PayPal Wants You to Inject Your Username and Eat Your Password

A contact lens that is being tested by Google to explore tear glucose.
 
GOOGLE/ASSOCIATED PRESS
Biometric identification systems, like fingerprints and eye scans, are old hat. Try this on –or in– for size: a PayPal executive who works with engineers and developers to find and test new technologies, now says that embeddable, injectable, and ingestible devices are the next wave in identification for mobile payments and other sensitive online interactions.
In a presentation called Kill all Passwords that he’s recently started giving at various tech conferences in the U.S. and Europe, PayPal’s global head of developer evangelism Jonathan Leblanc argued that technology has taken a huge leap forward to “true integration with the human body.”
Leblanc said that identification of people will shift from “antiquated” external body methods like fingerprints, toward internal body functions like heartbeat and vein recognition, where embedded and ingestible devices will allow “natural body identification.”
These devices include brain implants and attachable computers, which “put users in charge of their own security,” he said. Ingestible devices could be powered by stomach acid, which will run their batteries, he added.
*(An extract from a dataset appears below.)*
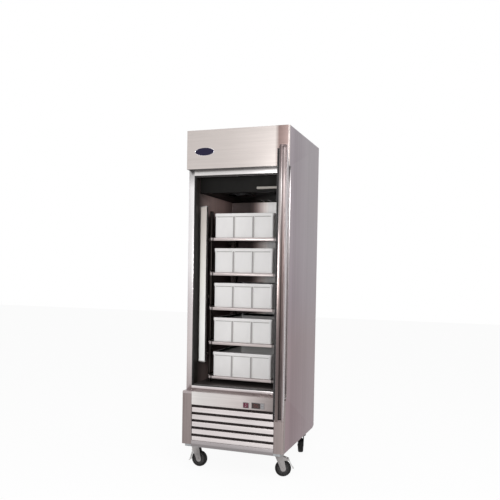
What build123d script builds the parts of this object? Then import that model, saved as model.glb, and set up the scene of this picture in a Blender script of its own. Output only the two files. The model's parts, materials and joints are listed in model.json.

In an interview with The Wall Street Journal, Mr. Leblanc said that passwords were broken, and that it was time to replace the concepts and methods of username and password verification.
“If there’s a weak password you need to harden that with something physical behind it,” he said.
While there are more advanced methods to increase login security,  like location verification, identifying people by their habits like the way they type in their passwords, fingerprints and other biometric identifiers, these can lead to false negative results, where valid users can’t log in to their online services, and false positives, where invalid users can log in.
Mr. Leblanc pointed to more accurate methods of identity verification, like thin silicon chips which can be embedded into the skin. The wireless chips can contain ECG sensors that monitor the heart’s unique electrical activity, and communicate the data via wireless antennae to “wearable computer tattoos.”
Ingestible capsules that can detect glucose levels and other unique internal features can use a person’s body as a way to identify them and beam that data out.
To protect against hacking, the data would be encrypted, he said.
Mr. Leblanc said PayPal was working with partners who are building vein recognition technologies as well as heartbeat recognition bands. PayPal is also working with developers, mostly through 24-hour hackathons, who are building prototypes of futuristic ID verification techniques, he said.
By talking about new biometric verification technologies, PayPayl is not necessarily signaling that it’s thinking about adopting them, rather positioning itself as a thought leader, Mr. Leblanc said.
“I can’t speculate as to what PayPal will do in the future, but we’re looking at new techniques – we do have fingerprint scanning that is being worked on right now – so we’re definitely looking at the identity field,” he said.
Mr. Leblanc admits that there’s still a ways to go before cultural norms catch up with ingestible and injectable ID devices.
Still, he said that there’s a startup or company behind every idea or product he talks about.
“I ground a lot of my talks in reality, but toward the end of the presentation things get a little strange.”